> **SOURCE DATA**:
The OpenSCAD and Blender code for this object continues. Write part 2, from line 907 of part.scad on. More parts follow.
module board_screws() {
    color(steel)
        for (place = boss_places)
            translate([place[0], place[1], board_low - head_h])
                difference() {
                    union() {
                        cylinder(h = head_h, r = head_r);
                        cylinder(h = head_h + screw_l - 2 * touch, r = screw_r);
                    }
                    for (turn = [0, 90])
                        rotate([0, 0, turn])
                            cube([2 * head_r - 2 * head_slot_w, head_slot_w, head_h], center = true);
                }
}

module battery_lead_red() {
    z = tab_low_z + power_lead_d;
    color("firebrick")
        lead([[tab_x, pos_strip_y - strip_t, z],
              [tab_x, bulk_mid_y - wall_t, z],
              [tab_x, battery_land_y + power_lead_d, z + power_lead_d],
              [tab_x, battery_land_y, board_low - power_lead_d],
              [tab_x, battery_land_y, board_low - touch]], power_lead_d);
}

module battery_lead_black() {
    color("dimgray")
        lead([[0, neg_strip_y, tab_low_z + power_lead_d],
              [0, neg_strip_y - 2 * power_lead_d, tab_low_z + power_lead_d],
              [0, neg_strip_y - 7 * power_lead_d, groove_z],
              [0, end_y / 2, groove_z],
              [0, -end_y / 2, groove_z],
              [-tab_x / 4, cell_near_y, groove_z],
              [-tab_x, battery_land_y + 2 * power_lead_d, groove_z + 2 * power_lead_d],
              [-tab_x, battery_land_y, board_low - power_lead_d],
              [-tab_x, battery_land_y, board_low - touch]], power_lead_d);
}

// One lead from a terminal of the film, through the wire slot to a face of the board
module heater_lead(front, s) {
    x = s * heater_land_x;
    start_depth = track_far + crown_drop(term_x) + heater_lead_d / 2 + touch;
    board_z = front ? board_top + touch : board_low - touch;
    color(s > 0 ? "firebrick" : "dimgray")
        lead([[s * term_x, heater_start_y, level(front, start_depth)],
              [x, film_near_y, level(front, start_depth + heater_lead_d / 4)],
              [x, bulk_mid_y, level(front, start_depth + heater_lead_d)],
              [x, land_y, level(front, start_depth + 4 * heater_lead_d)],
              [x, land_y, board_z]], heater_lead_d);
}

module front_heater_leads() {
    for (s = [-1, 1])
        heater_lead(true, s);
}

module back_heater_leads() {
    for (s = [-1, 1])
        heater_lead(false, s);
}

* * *

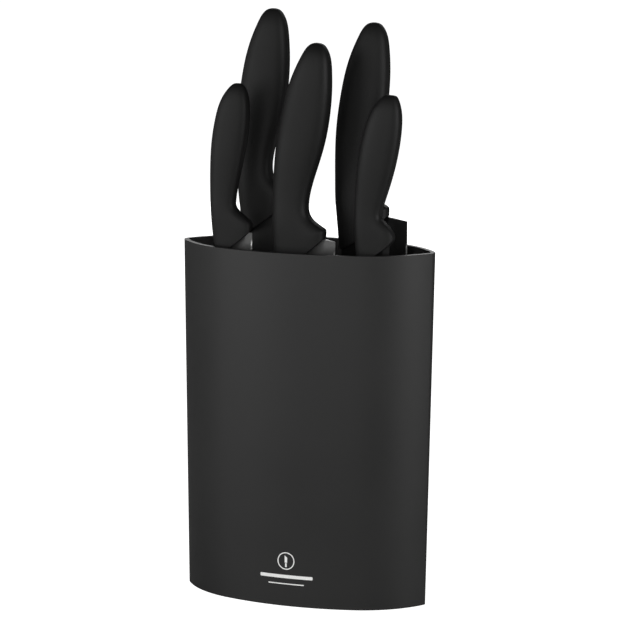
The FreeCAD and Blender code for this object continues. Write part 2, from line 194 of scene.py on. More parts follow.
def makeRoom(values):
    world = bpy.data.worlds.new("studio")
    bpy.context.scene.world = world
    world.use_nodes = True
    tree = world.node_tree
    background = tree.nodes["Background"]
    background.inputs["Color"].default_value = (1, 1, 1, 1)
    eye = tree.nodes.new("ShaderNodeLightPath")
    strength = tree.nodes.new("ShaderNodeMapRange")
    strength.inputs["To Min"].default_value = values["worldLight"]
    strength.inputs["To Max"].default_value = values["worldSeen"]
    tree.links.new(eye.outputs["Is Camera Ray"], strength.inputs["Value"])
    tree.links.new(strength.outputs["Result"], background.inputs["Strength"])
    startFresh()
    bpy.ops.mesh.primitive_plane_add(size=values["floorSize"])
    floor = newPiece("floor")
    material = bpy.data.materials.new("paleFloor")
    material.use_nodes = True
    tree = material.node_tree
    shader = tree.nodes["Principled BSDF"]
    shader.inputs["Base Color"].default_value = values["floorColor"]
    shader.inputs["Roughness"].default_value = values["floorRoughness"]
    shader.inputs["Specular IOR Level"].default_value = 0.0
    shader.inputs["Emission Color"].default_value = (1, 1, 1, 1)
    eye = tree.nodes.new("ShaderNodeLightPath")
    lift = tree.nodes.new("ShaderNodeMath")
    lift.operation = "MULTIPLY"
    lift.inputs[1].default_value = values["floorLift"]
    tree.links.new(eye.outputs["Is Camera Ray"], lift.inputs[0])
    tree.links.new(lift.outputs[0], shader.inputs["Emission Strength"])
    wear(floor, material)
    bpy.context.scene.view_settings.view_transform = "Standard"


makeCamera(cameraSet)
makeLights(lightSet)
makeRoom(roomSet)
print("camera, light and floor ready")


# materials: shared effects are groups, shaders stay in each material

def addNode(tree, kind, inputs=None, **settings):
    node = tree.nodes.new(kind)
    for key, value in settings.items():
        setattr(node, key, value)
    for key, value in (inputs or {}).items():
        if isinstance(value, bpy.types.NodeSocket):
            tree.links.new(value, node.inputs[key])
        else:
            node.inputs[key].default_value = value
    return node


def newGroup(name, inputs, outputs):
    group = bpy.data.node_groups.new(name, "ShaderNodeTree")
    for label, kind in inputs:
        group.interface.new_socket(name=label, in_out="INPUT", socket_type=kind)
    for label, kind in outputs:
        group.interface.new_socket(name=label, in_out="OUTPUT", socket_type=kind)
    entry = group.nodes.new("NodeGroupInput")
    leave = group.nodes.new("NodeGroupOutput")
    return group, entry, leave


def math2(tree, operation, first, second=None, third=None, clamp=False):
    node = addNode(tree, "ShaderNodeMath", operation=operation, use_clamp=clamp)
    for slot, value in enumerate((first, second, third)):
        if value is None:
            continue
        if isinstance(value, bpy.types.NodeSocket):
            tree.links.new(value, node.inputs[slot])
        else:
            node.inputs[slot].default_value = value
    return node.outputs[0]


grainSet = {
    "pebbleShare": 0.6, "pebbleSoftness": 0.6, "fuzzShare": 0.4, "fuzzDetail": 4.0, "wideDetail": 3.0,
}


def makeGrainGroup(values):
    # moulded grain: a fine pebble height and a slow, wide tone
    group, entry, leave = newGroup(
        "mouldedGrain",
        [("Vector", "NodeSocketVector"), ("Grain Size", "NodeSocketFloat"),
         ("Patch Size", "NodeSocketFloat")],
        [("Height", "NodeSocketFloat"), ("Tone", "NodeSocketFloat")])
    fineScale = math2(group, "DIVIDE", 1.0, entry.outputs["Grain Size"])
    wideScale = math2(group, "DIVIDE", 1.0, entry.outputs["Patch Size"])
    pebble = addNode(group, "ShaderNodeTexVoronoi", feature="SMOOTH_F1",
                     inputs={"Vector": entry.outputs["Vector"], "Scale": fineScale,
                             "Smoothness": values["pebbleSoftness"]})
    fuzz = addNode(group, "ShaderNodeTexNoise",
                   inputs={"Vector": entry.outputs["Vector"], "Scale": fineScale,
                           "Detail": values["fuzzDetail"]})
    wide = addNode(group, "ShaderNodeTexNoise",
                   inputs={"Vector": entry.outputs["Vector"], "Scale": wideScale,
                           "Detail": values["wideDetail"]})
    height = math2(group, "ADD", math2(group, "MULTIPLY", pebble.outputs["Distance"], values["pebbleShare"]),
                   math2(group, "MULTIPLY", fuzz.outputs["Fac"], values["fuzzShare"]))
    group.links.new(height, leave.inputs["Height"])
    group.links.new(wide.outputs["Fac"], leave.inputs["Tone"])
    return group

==

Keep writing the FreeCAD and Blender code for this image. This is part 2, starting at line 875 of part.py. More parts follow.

> **EXERCISE**: Find and count the lines of the data that include the string "from", and report that figure by itself.

> **SOLUTION TO THIS EXERCISE**: 3